Has he mellowed in recent years?
“The real response is I’ve really become more focused on meeting my clients’ goals and being more efficient at the work that I do,” Friedman said. “Here’s the thing: I like lawyers and I like judges, and I love practicing law. But I don’t like incompetence. I don’t like lawyers who don’t put their clients’ interests first and I don’t like dishonest lawyers.
“So yes, lawyers get frustrated dealing with me because I don’t stand for incompetence, dishonesty and I don’t stand for lawyers who don’t put their clients’ interests first. And I’m fearless.”
A Family-Run Firm
“It doesn’t work for everybody, but it works for us,” Friedman says of having a family-owned law firm. “It’s really exciting to have a family-run firm. The communication is very efficient and there’s a lot of pride and pleasure in seeing your own children develop. I’m very proud of my children.”
Five of Friedman’s six children became lawyers, Friedman said — three boys, two girls. While Jason and Eric Friedman work with their father, his daughters work out of state. “The girls don’t want to work with the brothers, they’ve had enough,” Larry says.
Jason Friedman, the oldest lawyer out of the Friedman kids, said he grew up going to the courthouse and to mediations with his dad, and that he’s known some of the lawyers at Friedman & Feiger since he was a kid.

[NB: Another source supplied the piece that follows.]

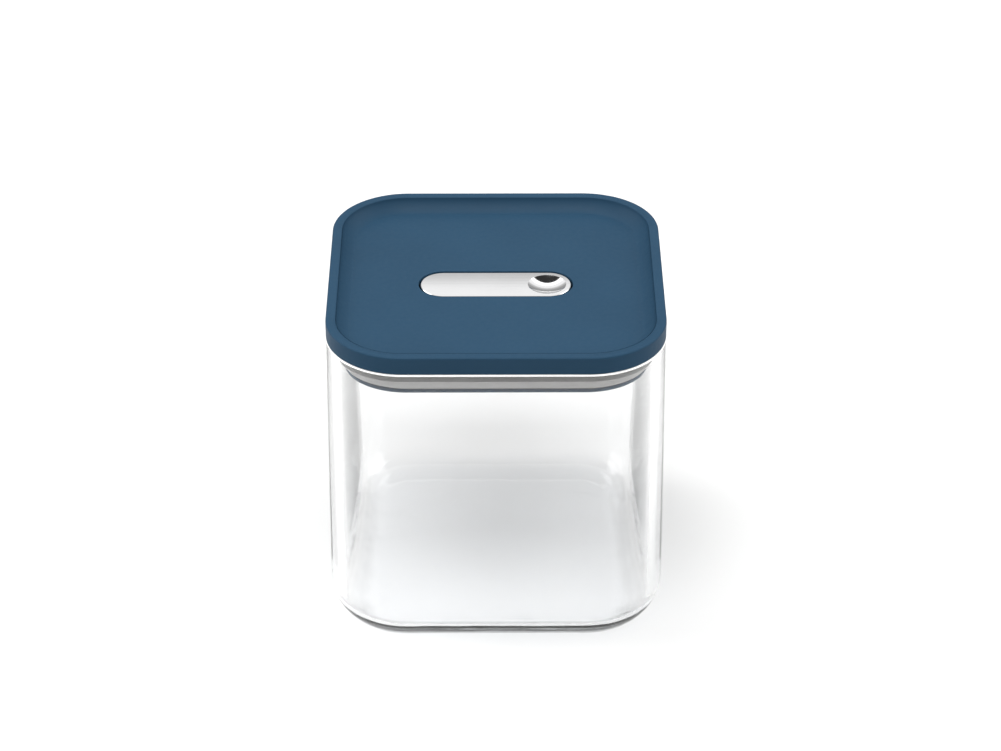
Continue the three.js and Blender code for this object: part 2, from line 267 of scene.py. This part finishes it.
navySatin = mouldedPlastic("navySatin", {
    "dark": (0.0142, 0.0438, 0.080),
    "light": (0.0156, 0.0478, 0.087),
    "cloudScale": 28,
    "grainScale": 2600,
    "grainDepth": 0.006 * mm,
    "roughness": (0.46, 0.54),
    "specular": 0.09,
})
darkMoulding = mouldedPlastic("darkMoulding", {
    "dark": (0.008, 0.01, 0.013),
    "light": (0.012, 0.014, 0.018),
    "cloudScale": 60,
    "grainScale": 1800,
    "grainDepth": 0.01 * mm,
    "roughness": (0.42, 0.56),
    "specular": 0.35,
})
greySilicone = mouldedPlastic("greySilicone", {
    "dark": (0.345, 0.34, 0.335),
    "light": (0.38, 0.375, 0.37),
    "cloudScale": 40,
    "grainScale": 900,
    "grainDepth": 0.01 * mm,
    "roughness": (0.38, 0.5),
    "specular": 0.45,
})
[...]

He describes his father’s style in the courtroom as having a “command of his case” once he speaks.
“He has a command of the courtroom … he connects with the jurors,” he said. “He does a very good job at examining the witnesses and leaving no stone unturned. He’s always taught me to be a good advocate … [and to] understand what the client’s goals are.”
While some people Friedman talks to say they could never work for their dad, he says it’s probably because they confuse the work and family roles.
“People look at them as their dad as opposed to their boss. My view always at this office is that he’s the senior lawyer, so I take his advice and learn from [him],” Friedman said. “He is probably harder on me than everybody else because obviously as his son I’m not going anywhere … but I’m OK with the pressure.”
It’s also a bonus that Larry Friedman’s wife, Janelle, runs the law firm.
“I’m one of the few lawyers who practices law 100% of the time,” Larry Friedman said.
As chief operating officer of Friedman & Feiger, Janelle Friedman makes all the decisions: administrative, financial, and the hiring and firing of staff. And that’s in addition to her many other business endeavors.
“I call her the Amazing Janelle,” Friedman said of his wife. “My wife is big time. She runs the firm, runs the family, wins every argument and is very active in charity in Dallas. She owns a cosmetic line called GoodJanes, and she wrote a book on entertaining.
“And she’s trying to kill me,” Friedman added. “She’s made me gluten-free, fat-free … I hate it. I was fat and happy before she got her hands on me. Now I’m skinny and miserable. And she makes me exercise every day.”
Part of Friedman’s exercise regimen is running three to four miles a day, which, besides being a good husband following his wife’s wishes, Friedman says he does so he can practice law as long as possible.
“As long as the phone keeps ringing,” he says. “I like what I do.”